Most lecturers hold weekly office hours. Most students never attend.

Students who visit office hours:

  • Get clarity on exactly what examiners value in answers
  • Understand the structure of the exam from the person who designed it
  • Are remembered as engaged students (relevant if you're borderline between grades)

You don't need a fully formed question. "I attempted this past paper question and I'm not sure why my answer doesn't hit the top band — can you look at it?" is an excellent office hours question.

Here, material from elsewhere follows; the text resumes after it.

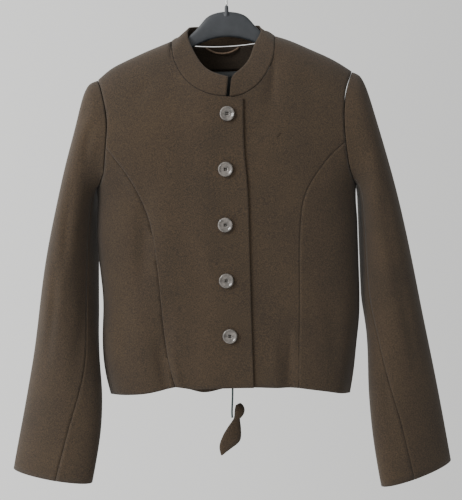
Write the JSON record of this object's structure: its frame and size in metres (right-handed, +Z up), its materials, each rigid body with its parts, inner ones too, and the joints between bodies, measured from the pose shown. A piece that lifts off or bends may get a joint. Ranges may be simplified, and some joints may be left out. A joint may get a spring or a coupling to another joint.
{
  "type": "tyrolean loden jacket on a clothes hanger",
  "caption": "Short buttoned loden jacket with a stand collar, princess seams and two-piece sleeves, hanging on a plastic clothes hanger with a wire hook.",
  "frame": {"origin": "inside top of the hanger's hook, where a rail holds it", "axes": "+Z up, +X towards the wearer's left, +Y towards the wearer's back, so the front faces -Y"},
  "size_m": [0.6928, 0.1518, 0.8118],
  "materials": {
    "loden": "brown melange felted wool, matt with a soft nap",
    "lining": "dark blue smooth lining",
    "satin": "light brown satin cord",
    "horn": "glossy grey-brown horn",
    "ribbon": "dark green satin ribbon",
    "hanger_plastic": "dark blue-black satin plastic",
    "hook_wire": "plain steel wire"
  },
  "bodies": {
    "root": {"front_right": "loden", "front_right_side": "loden", "front_left": "loden", "front_left_side": "loden", "back": "loden", "back_neck_facing": "loden", "back_lining": "lining", "sleeve_right_upper": "loden", "sleeve_right_under": "loden", "sleeve_left_upper": "loden", "sleeve_left_under": "loden", "collar": "loden", "hanging_loop": "satin", "button_1": "horn", "button_2": "horn", "button_3": "horn", "button_4": "horn", "button_5": "horn", "ribbon": "ribbon", "ribbon_scrap": "loden", "hanger": "hanger_plastic", "hanger_hook": "hook_wire"}
  },
  "joints": []
}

The night before and the day of the exam

Night before:

  • Review your one-page topic summaries and any key formulas or arguments
  • Stop by 9pm — the last hour of cramming is low-value and high-anxiety
  • Sleep. Seven to eight hours. Non-negotiable.

Morning of:

  • Eat a proper meal
  • Arrive early enough not to be rushed
  • In the exam: read all questions first, plan your time, start with your strongest answer

If you blank in the exam:

  • Write what fragments you have — partial credit exists
  • Move to another question and come back
  • A relaxed brain retrieves better than an anxious one — the answer is often there, just inaccessible under acute stress

The honest truth about university grades

University grades are not purely a measure of intelligence. They're heavily a measure of how well you understood what the exam requires, how consistently you practised producing that type of answer, and how well you managed your preparation over time.

Students who consistently score in the top band are rarely the most naturally gifted. They're the ones who understood the assessment criteria early, practised against it repeatedly, and revised efficiently. All of those things are learnable.